If there is a swifter increase in r then it doesn't change the story too much unless r is close to g and I assume that increasing r would tend to go along with increasing g anyway? But even then I just need to balance the budget rather than run a surplus.

Is that right?

Roy

Boffy

"printing money to buy government debt might be a way to hold interest rates down, if this is necessary (though this raises other issues)."

Printing money to buy debt might at best hold the yield down on those bits of debt that are bought, but would probably cause the yield on other debt to rise instead. We see that with the steepening of the yield curve in the US currently.

But, money printing devalues the money that is printed, thereby causing inflation. There has been little inflation in commodity prices, because there has been a massive rise in global productivity over the last 30 years, that has reduced the value of commodities. Instead, there has been a massive inflation of asset prices.

If commodity price inflation rises as a result of the money printing - now likely as productivity gains weaken - then bondholders will fear that the real value of the debt they hold will fall, so they sell it, causing yields to rise.

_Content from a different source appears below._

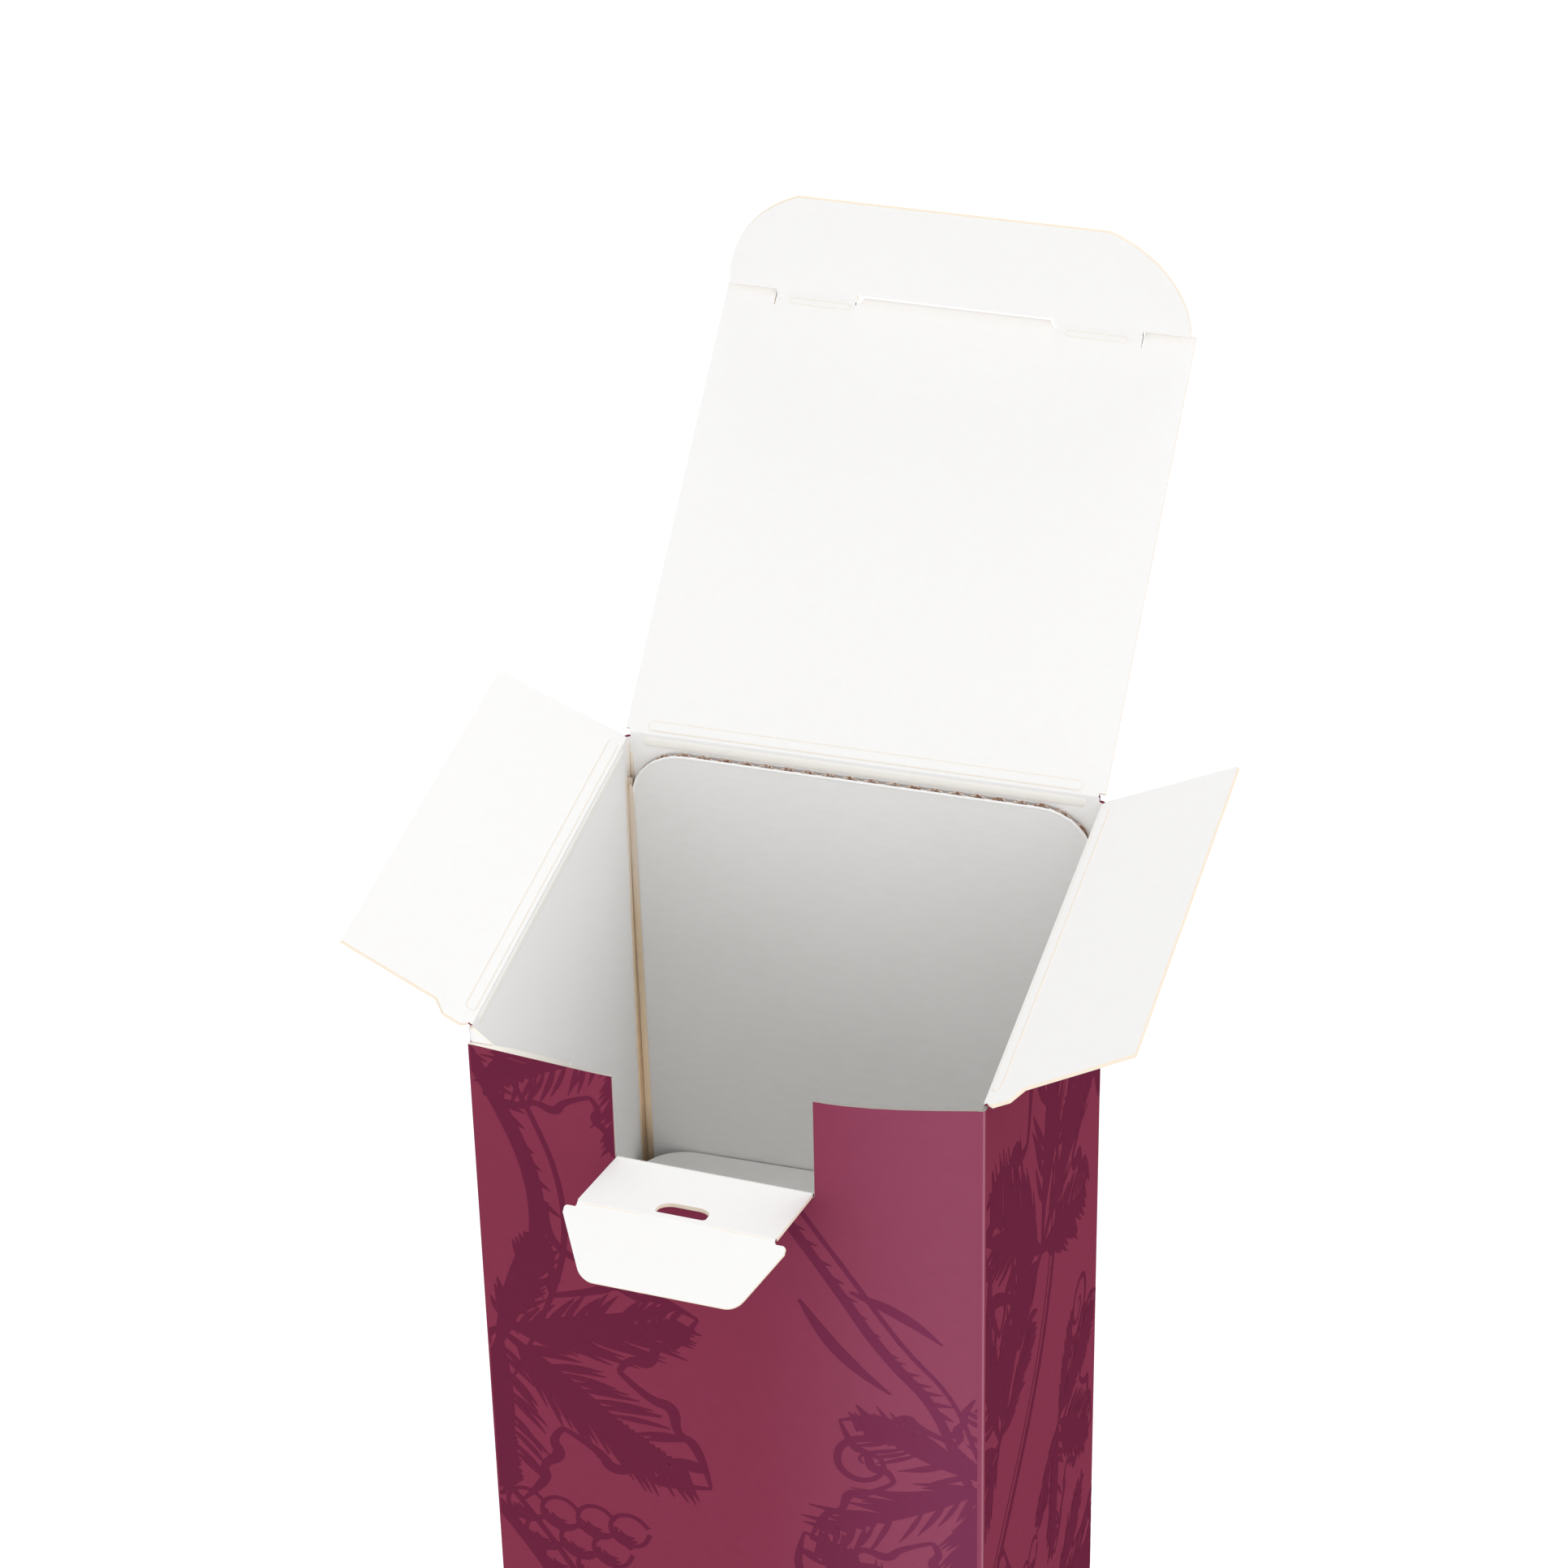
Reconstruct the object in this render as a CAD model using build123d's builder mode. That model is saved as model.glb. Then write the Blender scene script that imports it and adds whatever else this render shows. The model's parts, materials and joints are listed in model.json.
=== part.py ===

My guess is that state bureaucrats know that whatever commitment Carney, Yellen or other central planners give about keeping interest rates low, its not in their gift, but a matter of the demand and supply of money-capital. In fact, whenever, Carney has committed to keeping interest rates frozen, market rates have risen as he was speaking!

Interest rates are heading much higher.

Boffy

@Roy,

"If there is a swifter increase in r then it doesn't change the story too much unless r is close to g and I assume that increasing r would tend to go along with increasing g anyway?"

r may rise because g increases causing the demand for money-capital to rise. But, r may rise because the supply of money-capital falls to its demand. That would be because the rate of profit, for example, falls.

If r rises, and a lot of the debt is owned by foreigners, then there will be a flow of money-capital out of the economy, which means aggregate demand may also fall. So, rising r may go along not with rising g, but with declining g.